** WHAT IS EXPECTED **
Give the lines of the material verbatim, from the first line to the line with "driving dimensions: case", including both.

** PROVIDED DATA **
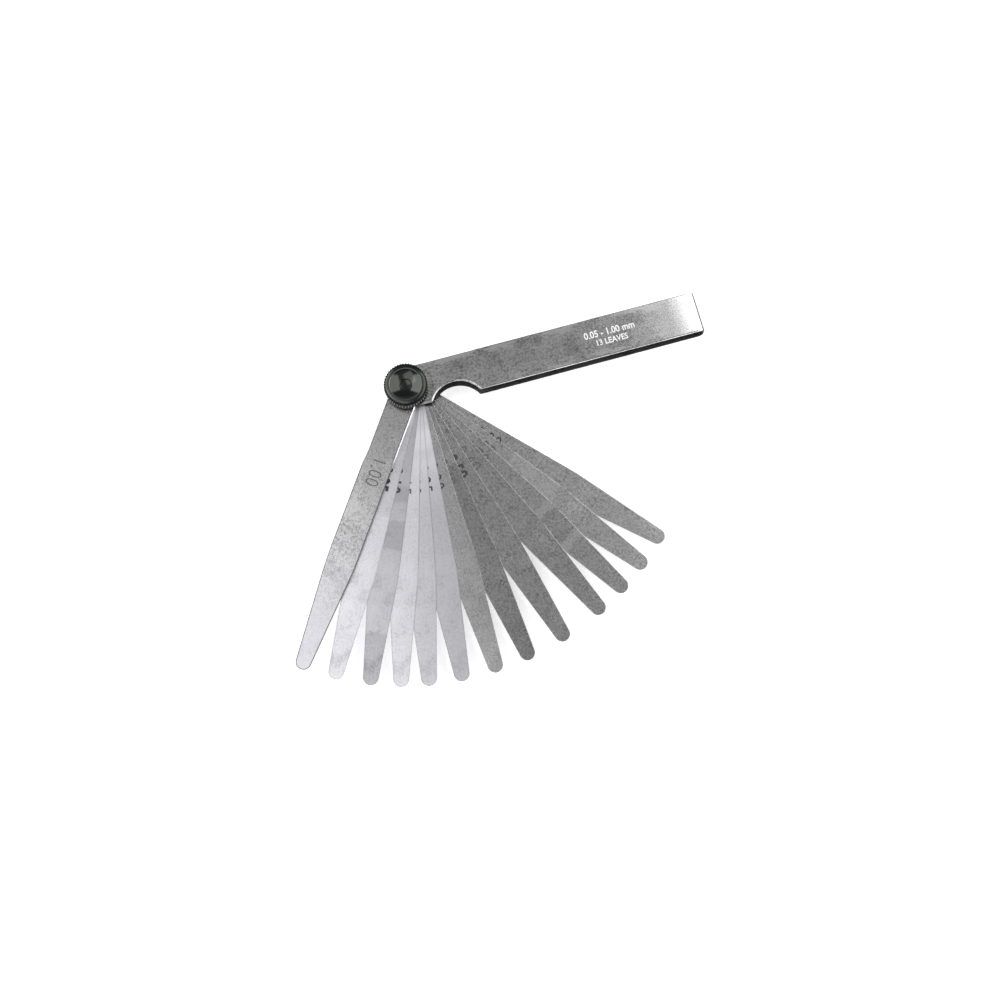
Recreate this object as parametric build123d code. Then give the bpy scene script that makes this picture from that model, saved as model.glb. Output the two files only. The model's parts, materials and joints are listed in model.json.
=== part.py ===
from build123d import *
import os
from math import asin, atan, cos, hypot, pi, sin, sqrt

# Leaf feeler gauge: thirteen steel leaves on one pivot screw, kept in a case folded from sheet steel
# and clamped by a knurled nut. Each piece is written to its own file.
#
# Millimetres. The origin is on the pivot axis, in the outer face of the screw's head. +X runs along
# the case to its folded end, +Z runs out through the nut, and the leaves are fanned out towards -Y.

# ------------------------------------------------------------------ driving dimensions: leaves

# thickness, and the angle from the case in degrees about +Z; the first leaf lies next to the nut
LEAVES = [
    (1.00, -124.7),
    (0.05, -118.2),
    (0.10, -111.5),
    (0.15, -105.7),
    (0.20, -100.4),
    (0.25, -94.1),
    (0.30, -87.5),
    (0.40, -80.9),
    (0.50, -73.2),
    (0.60, -64.5),
    (0.70, -58.3),
    (0.80, -52.2),
    (0.90, -45.9),
]
leaf_reach = 100.0  # pivot axis to leaf tip
leaf_width = 10.0
leaf_tip_radius = 2.57
leaf_taper_start = 63.4  # pivot axis to where the straight sides begin to close in
leaf_taper_blend = 150.0  # radius between the straight side and the taper
leaf_gap = 0.02  # film between neighbouring leaves, and between an outer leaf and the case

# ------------------------------------------------------------------ driving dimensions: case

case_sheet = 0.6
case_width = 14.0
case_tip_room = 2.4  # leaf tips to the inside of the folded end
case_bend_radius = 2.0  # inside radius of the two bends at the folded end
case_edge_radius = 0.4  # rounding of every outer edge
notch_radius = 9.3
notch_along = 15.6  # pivot axis to the notch's centre, along the case
notch_outside = 4.25  # the notch's centre lies this far outside the case's edge
notch_corner_radius = 0.8  # where the notch runs out into the case's edge

# ------------------------------------------------------------------ driving dimensions: pivot screw

head_radius = 4.5
head_height = 1.2
head_chamfer = 0.3
shoulder_radius = 2.5
neck_across_flats = 4.2  # the neck is flattened, so the case holds it against turning
shoulder_short = 0.3  # the shoulder ends this far inside the case, so the nut can clamp
thread_radius = 2.0
thread_chamfer = 0.1

# ------------------------------------------------------------------ driving dimensions: nut and washer

washer_radius = 5.5
washer_thickness = 0.5
nut_radius = 7.4  # over the crests of the knurl
nut_height = 4.1
nut_seat_radius = 6.5
nut_seat_height = 0.5
nut_rim_chamfer = 0.3
nut_face_fall = 0.35  # the domed face falls by this much from the dish's lip to the rim
knurl_teeth = 48
knurl_depth = 0.42
dish_radius = 5.35
dish_depth = 1.7
dish_lip_chamfer = 0.25

# ------------------------------------------------------------------ driving dimensions: clearances

running_clearance = 0.05  # radial: leaves on the shoulder, nut on the thread
hole_clearance = 0.1  # radial: case and washer round the thread, and the case round the neck
seat_gap = 0.02  # between the faces of the case, washer and nut

# ------------------------------------------------------------------ levels along Z, and ends along X

rear_plate_z = head_height
leaf_space_z = rear_plate_z + case_sheet
leaf_space = sum(thickness for thickness, _ in LEAVES) + leaf_gap * (len(LEAVES) + 1)
front_plate_z = leaf_space_z + leaf_space
case_top_z = front_plate_z + case_sheet
washer_z = case_top_z + seat_gap
nut_z = washer_z + washer_thickness + seat_gap
dish_floor_z = nut_z + nut_height - dish_depth
dish_rise = dish_depth - dish_lip_chamfer
dish_ball_radius = (dish_radius**2 + dish_rise**2) / (2 * dish_rise)

case_inner_end = leaf_reach + case_tip_room
case_outer_end = case_inner_end + case_sheet
leaf_hole_radius = shoulder_radius + running_clearance


def rod(radius, z_low, z_high):
    """A cylinder about the pivot axis between two heights."""
    return Pos(0, 0, z_low) * extrude(Circle(radius), z_high - z_low)


def leaf_outline():
    """Round pivot end, straight sides, and a long taper that runs tangent into the round tip."""
    half = leaf_width / 2
    tip_x = leaf_reach - leaf_tip_radius
    run = tip_x - leaf_taper_start
    slope = atan(half / run) - asin(leaf_tip_radius / hypot(run, half))
    touch_x = tip_x + leaf_tip_radius * sin(slope)
    touch_y = leaf_tip_radius * cos(slope)
    outline = Curve() + [
        Polyline((touch_x, touch_y), (leaf_taper_start, half), (0, half)),
        ThreePointArc((0, half), (-half, 0), (0, -half)),
        Polyline((0, -half), (leaf_taper_start, -half), (touch_x, -touch_y)),
        ThreePointArc((touch_x, -touch_y), (leaf_reach, 0), (touch_x, touch_y)),
    ]
    face = make_face(outline)
    corners = [v for v in face.vertices() if abs(v.X - leaf_taper_start) < leaf_gap]
    return fillet(corners, leaf_taper_blend) - Circle(leaf_hole_radius)


def make_leaves():
    """The stack, built down from the front plate; each leaf turns about the pivot by its own angle."""
    outline = leaf_outline()
    leaves = {}
    top = front_plate_z
    for thickness, angle in LEAVES:
        bottom = top - leaf_gap - thickness
        name = f"leaf_{thickness:.2f}mm".replace(".", "_")
        leaves[name] = Rot(0, 0, angle) * Pos(0, 0, bottom) * extrude(outline, thickness)
        top = bottom
    return leaves


def case_strip(x_end, z_low, z_high, bend_radius):
    """Side view of the folded strip: open at the pivot end, with two rounded corners at the other."""
    x_start = -case_width / 2
    side = make_face(Polyline(
        (x_start, z_low), (x_end, z_low), (x_end, z_high), (x_start, z_high), close=True
    ))
    corners = side.vertices().sort_by(Axis.X)[-2:]
    return fillet(corners, bend_radius)


def on_case_side(face):
    """Stands an outline up on the XZ plane and makes it as wide as the case."""
    return extrude(Plane.XZ * face, case_width / 2, both=True)


def make_case():
    """Two plates in one strip, with a round pivot end, a finger notch and the pivot holes."""
    outer = case_strip(case_outer_end, rear_plate_z, case_top_z, case_bend_radius + case_sheet)
    inner = case_strip(case_inner_end, leaf_space_z, front_plate_z, case_bend_radius)

    length = case_outer_end
    plan = Circle(case_width / 2) + Pos(length / 2, 0) * Rectangle(length, case_width)
    plan -= Pos(notch_along, -case_width / 2 - notch_outside) * Circle(notch_radius)
    notch_ends = [v for v in plan.vertices() if 0 < abs(v.X - notch_along) < notch_radius]
    plan = fillet(notch_ends, notch_corner_radius)

    block = on_case_side(outer) & extrude(plan, case_top_z + case_sheet)
    upright = block.edges().filter_by(Axis.Z).filter_by(lambda e: e.center().X < case_inner_end)
    block = fillet(block.edges() - upright, case_edge_radius)
    case = block - on_case_side(inner)

    neck_hole = Circle(shoulder_radius + hole_clearance) & Rectangle(
        neck_across_flats + 2 * hole_clearance, case_width
    )
    case -= extrude(neck_hole, leaf_space_z + leaf_space / 2)
    case -= rod(thread_radius + hole_clearance, front_plate_z - leaf_space / 2, case_top_z + case_sheet)
    return case


def make_pivot_screw():
    """Head behind the case, flattened neck, plain shoulder, and a threaded end hollowed to the nut's dish."""
    head = rod(head_radius, 0, head_height)
    head = chamfer(head.edges().sort_by(Axis.Z)[0], head_chamfer)
    neck_face = Circle(shoulder_radius) & Rectangle(neck_across_flats, case_width)
    neck = Pos(0, 0, head_height) * extrude(neck_face, case_sheet)
    shoulder = rod(shoulder_radius, leaf_space_z, front_plate_z - shoulder_short)
    thread = rod(thread_radius, front_plate_z - shoulder_short, dish_floor_z + dish_rise)
    thread -= Pos(0, 0, dish_floor_z + dish_ball_radius) * Sphere(dish_ball_radius)
    thread = chamfer(thread.edges().sort_by(Axis.Z)[-1], thread_chamfer)
    return head + neck + shoulder + thread


def make_washer():
    """Thin plain washer between the nut and the front plate."""
    hole = rod(thread_radius + hole_clearance, washer_z, washer_z + washer_thickness)
    return rod(washer_radius, washer_z, washer_z + washer_thickness) - hole


def make_nut():
    """Nut with a straight knurl and a domed face round the dish that the screw's end lies flush in."""
    step = 2 * pi / knurl_teeth
    root_radius = nut_radius - knurl_depth
    knurl = []
    for tooth in range(knurl_teeth):
        for radius, turn in ((nut_radius, tooth * step), (root_radius, (tooth + 0.5) * step)):
            knurl.append((radius * cos(turn), radius * sin(turn)))
    toothed = extrude(make_face(Polyline(*knurl, close=True)), nut_height)

    top = nut_height
    rim = nut_radius - nut_rim_chamfer
    rim_z = top - nut_face_fall
    lip = dish_radius + dish_lip_chamfer
    floor = top - dish_depth
    middle = dish_radius / 2
    middle_z = floor + dish_ball_radius - sqrt(dish_ball_radius**2 - middle**2)
    half_section = Curve() + [
        Polyline(
            (0, floor),
            (0, 0),
            (nut_seat_radius, 0),
            (nut_radius, nut_seat_height),
            (nut_radius, rim_z - nut_rim_chamfer),
            (rim, rim_z),
        ),
        ThreePointArc((rim, rim_z), ((rim + lip) / 2, top - nut_face_fall / 4), (lip, top)),
        Line((lip, top), (dish_radius, top - dish_lip_chamfer)),
        ThreePointArc((dish_radius, top - dish_lip_chamfer), (middle, middle_z), (0, floor)),
    ]
    blank = revolve(Plane.XZ * make_face(half_section), Axis.Z)
    nut = (toothed & blank) - extrude(Circle(thread_radius + running_clearance), nut_height)
    return Pos(0, 0, nut_z) * nut


os.makedirs("parts", exist_ok=True)
pieces = {
    "case": make_case(),
    "pivot_screw": make_pivot_screw(),
    "nut_washer": make_washer(),
    "knurled_nut": make_nut(),
    **make_leaves(),
}
for node, shape in pieces.items():
    export_step(shape, f"parts/{node}.step")
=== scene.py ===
import json
import math

import bmesh
import bpy
from bpy.props import FloatProperty, FloatVectorProperty, IntProperty, PointerProperty, StringProperty
from mathutils import Matrix, Vector


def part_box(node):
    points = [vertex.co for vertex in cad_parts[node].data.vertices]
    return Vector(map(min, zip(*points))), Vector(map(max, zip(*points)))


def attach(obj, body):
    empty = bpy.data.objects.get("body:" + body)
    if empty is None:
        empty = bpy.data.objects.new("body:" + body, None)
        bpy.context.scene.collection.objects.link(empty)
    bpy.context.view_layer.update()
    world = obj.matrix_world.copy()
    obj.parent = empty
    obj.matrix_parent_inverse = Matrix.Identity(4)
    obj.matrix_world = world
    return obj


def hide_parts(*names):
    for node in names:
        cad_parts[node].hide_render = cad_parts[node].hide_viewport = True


bl_info = {
    "name": "Feeler Gauge",
    "version": (1, 0, 0),
    "blender": (4, 5, 0),
    "location": "View3D > Sidebar > Feeler Gauge",
    "description": "Finishes, thickness marks, knurled nut and studio for a leaf feeler gauge",
    "category": "Object",
}

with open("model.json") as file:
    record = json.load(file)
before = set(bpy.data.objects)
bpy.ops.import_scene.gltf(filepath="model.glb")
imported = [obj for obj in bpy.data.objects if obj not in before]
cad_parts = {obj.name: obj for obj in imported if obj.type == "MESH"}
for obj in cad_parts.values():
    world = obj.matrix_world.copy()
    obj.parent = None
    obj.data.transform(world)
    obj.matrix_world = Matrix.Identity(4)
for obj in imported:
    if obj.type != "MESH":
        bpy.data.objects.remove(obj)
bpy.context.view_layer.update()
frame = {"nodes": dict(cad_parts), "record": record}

MM = 0.001
LEAF_PREFIX = "leaf_"
LEAF_NAMES = sorted(name for name in frame["nodes"] if name.startswith(LEAF_PREFIX))
MARK_PROUD = 0.008 * MM  # an etched mark stands this far above its steel

# soft light panels: compass in the picture, lean from overhead, distance, size across and along, strength
PANELS = {
    "panel_right": (20.0, 52.8, 0.80, (0.90, 1.12), 1.9),
    "panel_left": (163.0, 52.0, 0.80, (0.85, 0.70), 2.4),
    "panel_front": (205.0, 20.0, 0.90, (0.70, 0.55), 1.35),
}

# light of the room by the height of a direction, 0 level and 1 overhead: where it begins and is full
ROOM_OVERHEAD = (0.72, 0.88)
ROOM_LOW_WALLS = (0.48, 0.24)
FLOOR_HALF = 12.0  # so wide that its edge lies far behind the gauge from every side

# outline of a leaf, for its worn edges, its painted edge lines and the painted shade on its walls
LEAF_HALF_WIDTH = 5.0 * MM
LEAF_TIP_HALF = 2.57 * MM
LEAF_TAPER_FROM = 63.4 * MM
LEAF_TAPER_TO = 97.43 * MM
WALL_SHADE_FROM = 23.0 * MM  # a leaf's dark wall begins to show here, as it comes out from the other leaves
FULL_WALL_SHADE_FROM = 30.0 * MM

# how much the grain, the lay and the stains darken a leaf, and what they add to its roughness
THIN_STEEL = {
    "grain": 0.24, "lay": 0.06, "stain": 0.14, "rough": 0.30, "grain_rough": 0.05, "stain_rough": 0.05,
}
THICK_STEEL = {
    "grain": 0.86, "lay": 0.08, "stain": 0.08, "rough": 0.18, "grain_rough": 0.07, "stain_rough": 0.04,
}
SHADOW_TONE = 0.24  # brightness of the deepest shadow in the grain

# brightness of each leaf against the others of its finish, from its own wear and handling
GROUND_SHADES = {
    "1_00mm": 1.0, "0_30mm": 1.12, "0_40mm": 0.82, "0_50mm": 0.95, "0_60mm": 1.0, "0_70mm": 1.08,
    "0_80mm": 1.26, "0_90mm": 1.24,
}
BRIGHT_SHADES = {"0_05mm": 0.92, "0_10mm": 0.72, "0_15mm": 0.92, "0_20mm": 0.80, "0_25mm": 0.74}

# handling marks across a leaf: from and to along it, and how much darker; below 0 is rubbed brighter
HANDLING = {
    "1_00mm": ((8.0, 50.0, -0.18),),
    "0_05mm": ((12.0, 44.0, 0.10), (84.0, 101.0, 0.08)),
    "0_10mm": ((33.5, 39.0, 0.20), (45.0, 55.0, 0.22), (83.0, 94.0, 0.22), (94.0, 101.0, 0.25)),
    "0_25mm": ((74.0, 101.0, 0.04),),
    "0_30mm": ((65.0, 85.0, 0.08),),
    "0_40mm": ((12.0, 30.0, -0.24), (86.0, 101.0, 0.08)),
    "0_70mm": ((60.5, 63.0, -0.34), (63.0, 73.5, 0.10), (73.5, 76.5, -0.30), (92.0, 101.0, 0.06)),
    "0_80mm": ((42.0, 62.0, -0.12),),
}

# a softer grain than the other thick leaves have, and thin leaves whose pivot end is paler
SOFT_GRAIN = {"0_30mm": 0.62}
PALE_ROOTS = {"0_15mm": 0.45, "0_20mm": 0.55, "0_25mm": 0.60}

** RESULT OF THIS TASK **
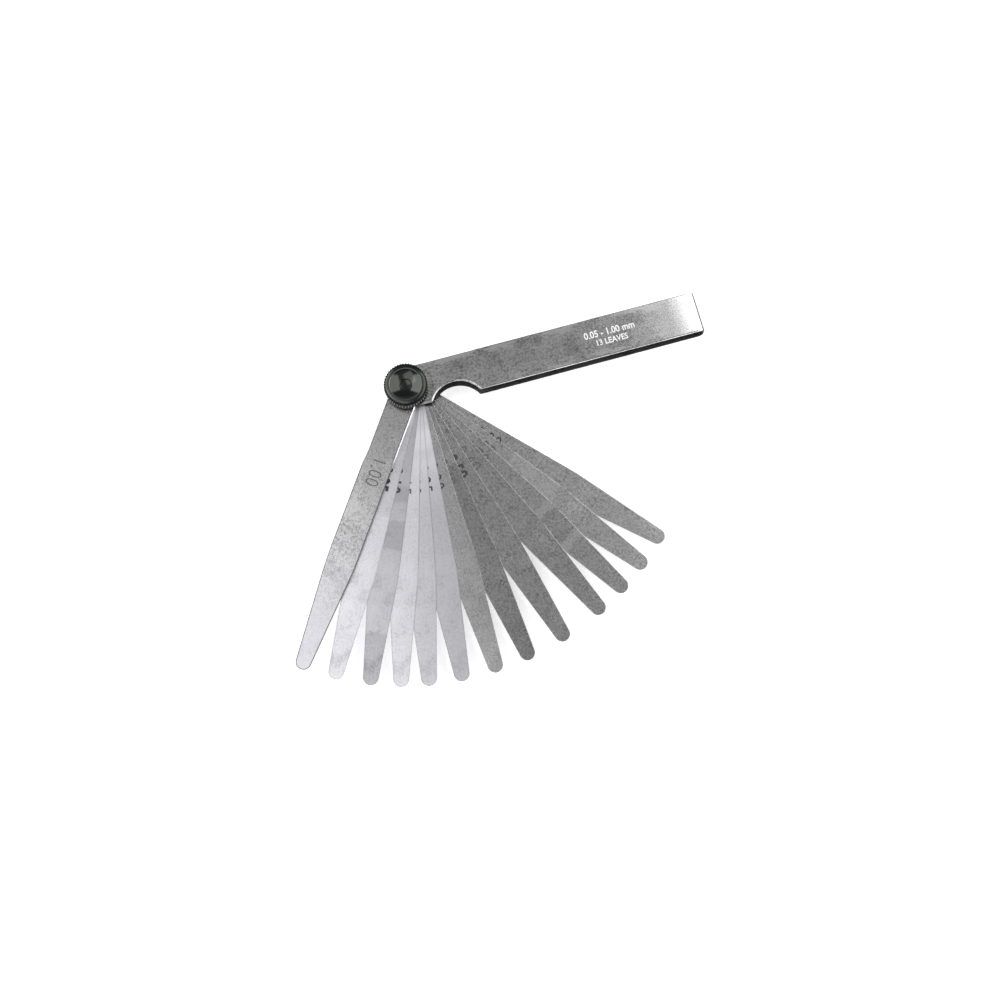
Recreate this object as parametric build123d code. Then give the bpy scene script that makes this picture from that model, saved as model.glb. Output the two files only. The model's parts, materials and joints are listed in model.json.
=== part.py ===
from build123d import *
import os
from math import asin, atan, cos, hypot, pi, sin, sqrt

# Leaf feeler gauge: thirteen steel leaves on one pivot screw, kept in a case folded from sheet steel
# and clamped by a knurled nut. Each piece is written to its own file.
#
# Millimetres. The origin is on the pivot axis, in the outer face of the screw's head. +X runs along
# the case to its folded end, +Z runs out through the nut, and the leaves are fanned out towards -Y.

# ------------------------------------------------------------------ driving dimensions: leaves

# thickness, and the angle from the case in degrees about +Z; the first leaf lies next to the nut
LEAVES = [
    (1.00, -124.7),
    (0.05, -118.2),
    (0.10, -111.5),
    (0.15, -105.7),
    (0.20, -100.4),
    (0.25, -94.1),
    (0.30, -87.5),
    (0.40, -80.9),
    (0.50, -73.2),
    (0.60, -64.5),
    (0.70, -58.3),
    (0.80, -52.2),
    (0.90, -45.9),
]
leaf_reach = 100.0  # pivot axis to leaf tip
leaf_width = 10.0
leaf_tip_radius = 2.57
leaf_taper_start = 63.4  # pivot axis to where the straight sides begin to close in
leaf_taper_blend = 150.0  # radius between the straight side and the taper
leaf_gap = 0.02  # film between neighbouring leaves, and between an outer leaf and the case

# ------------------------------------------------------------------ driving dimensions: case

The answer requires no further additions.